* BEGIN STORED DATA *

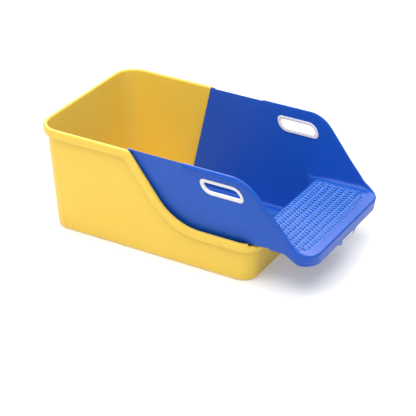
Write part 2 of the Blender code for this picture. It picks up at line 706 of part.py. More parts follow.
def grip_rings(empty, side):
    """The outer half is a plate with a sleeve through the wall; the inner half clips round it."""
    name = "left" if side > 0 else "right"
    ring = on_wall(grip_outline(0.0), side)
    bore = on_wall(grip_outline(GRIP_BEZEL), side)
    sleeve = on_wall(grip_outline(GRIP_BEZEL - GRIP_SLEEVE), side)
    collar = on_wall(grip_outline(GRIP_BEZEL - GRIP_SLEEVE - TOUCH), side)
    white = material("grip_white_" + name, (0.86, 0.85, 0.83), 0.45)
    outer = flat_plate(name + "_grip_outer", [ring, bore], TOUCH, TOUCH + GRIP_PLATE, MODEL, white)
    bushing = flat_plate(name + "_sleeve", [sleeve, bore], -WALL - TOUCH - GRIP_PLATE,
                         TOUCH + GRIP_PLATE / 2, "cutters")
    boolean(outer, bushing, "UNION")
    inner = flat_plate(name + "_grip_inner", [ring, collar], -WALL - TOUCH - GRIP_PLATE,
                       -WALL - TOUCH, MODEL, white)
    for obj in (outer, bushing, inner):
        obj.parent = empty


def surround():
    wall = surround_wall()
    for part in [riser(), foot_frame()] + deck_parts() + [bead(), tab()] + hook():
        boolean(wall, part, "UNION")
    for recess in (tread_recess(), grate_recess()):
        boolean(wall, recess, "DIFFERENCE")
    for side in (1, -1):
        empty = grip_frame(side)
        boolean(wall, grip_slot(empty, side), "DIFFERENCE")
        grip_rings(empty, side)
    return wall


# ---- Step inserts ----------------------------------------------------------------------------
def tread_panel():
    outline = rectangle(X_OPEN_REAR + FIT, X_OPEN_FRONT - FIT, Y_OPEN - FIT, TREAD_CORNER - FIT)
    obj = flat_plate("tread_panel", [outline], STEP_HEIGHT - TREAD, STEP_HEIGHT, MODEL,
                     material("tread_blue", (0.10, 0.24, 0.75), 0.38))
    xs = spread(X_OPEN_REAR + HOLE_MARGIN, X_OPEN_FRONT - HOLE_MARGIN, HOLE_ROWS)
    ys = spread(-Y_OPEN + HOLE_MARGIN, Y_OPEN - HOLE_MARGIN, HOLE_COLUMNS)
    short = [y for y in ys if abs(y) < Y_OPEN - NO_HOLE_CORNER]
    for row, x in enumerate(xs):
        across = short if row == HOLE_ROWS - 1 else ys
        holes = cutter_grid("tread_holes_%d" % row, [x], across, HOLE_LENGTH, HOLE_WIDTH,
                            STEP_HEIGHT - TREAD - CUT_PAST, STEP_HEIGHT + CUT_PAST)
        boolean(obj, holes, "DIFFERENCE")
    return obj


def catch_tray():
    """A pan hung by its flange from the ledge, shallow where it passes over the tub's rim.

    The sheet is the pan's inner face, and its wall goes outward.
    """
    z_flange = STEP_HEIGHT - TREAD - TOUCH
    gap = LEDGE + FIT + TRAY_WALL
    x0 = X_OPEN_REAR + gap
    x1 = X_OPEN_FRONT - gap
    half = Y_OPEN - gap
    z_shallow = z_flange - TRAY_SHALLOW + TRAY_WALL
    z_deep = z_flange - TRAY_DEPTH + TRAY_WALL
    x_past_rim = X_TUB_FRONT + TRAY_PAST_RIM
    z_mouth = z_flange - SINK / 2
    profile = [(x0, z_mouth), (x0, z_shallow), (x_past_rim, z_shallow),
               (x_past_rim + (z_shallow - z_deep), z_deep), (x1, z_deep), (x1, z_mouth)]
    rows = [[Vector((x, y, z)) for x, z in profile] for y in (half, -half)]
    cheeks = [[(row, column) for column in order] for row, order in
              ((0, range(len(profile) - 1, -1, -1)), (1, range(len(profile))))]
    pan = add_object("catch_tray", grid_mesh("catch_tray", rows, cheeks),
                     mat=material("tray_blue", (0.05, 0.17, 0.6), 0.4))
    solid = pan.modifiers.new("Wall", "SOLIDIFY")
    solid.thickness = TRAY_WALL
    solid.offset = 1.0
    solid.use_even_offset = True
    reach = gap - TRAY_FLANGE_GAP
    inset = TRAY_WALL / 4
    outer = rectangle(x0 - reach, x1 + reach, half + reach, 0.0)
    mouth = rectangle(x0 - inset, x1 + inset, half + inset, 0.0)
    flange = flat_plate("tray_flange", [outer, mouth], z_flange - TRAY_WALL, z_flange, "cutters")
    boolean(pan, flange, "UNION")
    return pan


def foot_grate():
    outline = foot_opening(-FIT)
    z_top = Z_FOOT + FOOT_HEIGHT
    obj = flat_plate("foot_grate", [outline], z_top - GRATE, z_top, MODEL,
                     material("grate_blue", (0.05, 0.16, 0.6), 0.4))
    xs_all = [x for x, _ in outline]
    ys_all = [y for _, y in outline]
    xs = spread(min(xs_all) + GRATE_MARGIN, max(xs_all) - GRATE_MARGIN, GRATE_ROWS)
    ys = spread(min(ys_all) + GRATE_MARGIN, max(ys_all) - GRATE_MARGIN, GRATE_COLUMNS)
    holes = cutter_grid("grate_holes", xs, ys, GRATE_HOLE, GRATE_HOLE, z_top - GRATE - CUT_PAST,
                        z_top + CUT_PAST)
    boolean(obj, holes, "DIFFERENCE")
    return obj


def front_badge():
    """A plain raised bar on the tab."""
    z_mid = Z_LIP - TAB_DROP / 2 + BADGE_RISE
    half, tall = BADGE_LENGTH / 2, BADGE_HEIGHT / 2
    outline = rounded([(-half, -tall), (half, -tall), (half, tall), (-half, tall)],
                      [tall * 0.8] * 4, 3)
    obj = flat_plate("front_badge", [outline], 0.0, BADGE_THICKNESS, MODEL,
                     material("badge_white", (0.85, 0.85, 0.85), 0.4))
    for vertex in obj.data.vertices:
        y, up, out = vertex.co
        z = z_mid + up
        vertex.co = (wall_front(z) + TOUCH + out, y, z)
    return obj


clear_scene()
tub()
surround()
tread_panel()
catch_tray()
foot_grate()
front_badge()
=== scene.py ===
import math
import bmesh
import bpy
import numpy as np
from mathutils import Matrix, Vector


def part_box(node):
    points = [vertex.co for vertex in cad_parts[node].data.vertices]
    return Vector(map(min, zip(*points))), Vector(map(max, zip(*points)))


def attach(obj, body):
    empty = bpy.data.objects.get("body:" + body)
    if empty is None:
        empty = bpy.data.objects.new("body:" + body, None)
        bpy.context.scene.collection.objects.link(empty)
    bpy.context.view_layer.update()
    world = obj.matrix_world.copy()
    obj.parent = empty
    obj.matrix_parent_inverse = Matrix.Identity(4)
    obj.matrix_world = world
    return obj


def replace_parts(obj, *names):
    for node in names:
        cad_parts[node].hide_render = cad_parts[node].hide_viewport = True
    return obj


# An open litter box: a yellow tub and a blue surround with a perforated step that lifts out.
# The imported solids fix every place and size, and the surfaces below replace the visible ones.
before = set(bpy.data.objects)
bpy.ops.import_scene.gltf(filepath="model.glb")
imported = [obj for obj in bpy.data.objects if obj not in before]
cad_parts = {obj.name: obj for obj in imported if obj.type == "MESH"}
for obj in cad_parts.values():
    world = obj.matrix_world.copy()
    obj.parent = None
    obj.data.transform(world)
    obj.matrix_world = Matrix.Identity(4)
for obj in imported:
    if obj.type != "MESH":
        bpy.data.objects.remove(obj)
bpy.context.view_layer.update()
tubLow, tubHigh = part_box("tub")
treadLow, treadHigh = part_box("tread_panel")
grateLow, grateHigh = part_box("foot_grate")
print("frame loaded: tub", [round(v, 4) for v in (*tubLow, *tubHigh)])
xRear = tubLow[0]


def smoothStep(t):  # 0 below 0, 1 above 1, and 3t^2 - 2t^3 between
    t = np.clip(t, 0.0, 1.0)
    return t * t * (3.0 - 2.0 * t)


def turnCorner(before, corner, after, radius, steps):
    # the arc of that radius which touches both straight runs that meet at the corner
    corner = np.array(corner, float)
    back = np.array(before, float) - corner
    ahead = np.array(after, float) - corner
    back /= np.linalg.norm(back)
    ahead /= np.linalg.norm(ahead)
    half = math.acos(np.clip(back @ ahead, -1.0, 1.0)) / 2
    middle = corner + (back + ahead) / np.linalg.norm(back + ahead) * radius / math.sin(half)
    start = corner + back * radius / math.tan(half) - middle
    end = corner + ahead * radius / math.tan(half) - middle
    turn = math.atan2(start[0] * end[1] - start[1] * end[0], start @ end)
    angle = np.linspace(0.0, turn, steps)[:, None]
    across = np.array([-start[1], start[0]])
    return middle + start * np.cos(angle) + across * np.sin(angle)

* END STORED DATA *

DIRECTIVE: Pick every line with "Vector" in it and copy it.

TASK SOLUTION:
    rows = [[Vector((x, y, z)) for x, z in profile] for y in (half, -half)]
from mathutils import Matrix, Vector
    return Vector(map(min, zip(*points))), Vector(map(max, zip(*points)))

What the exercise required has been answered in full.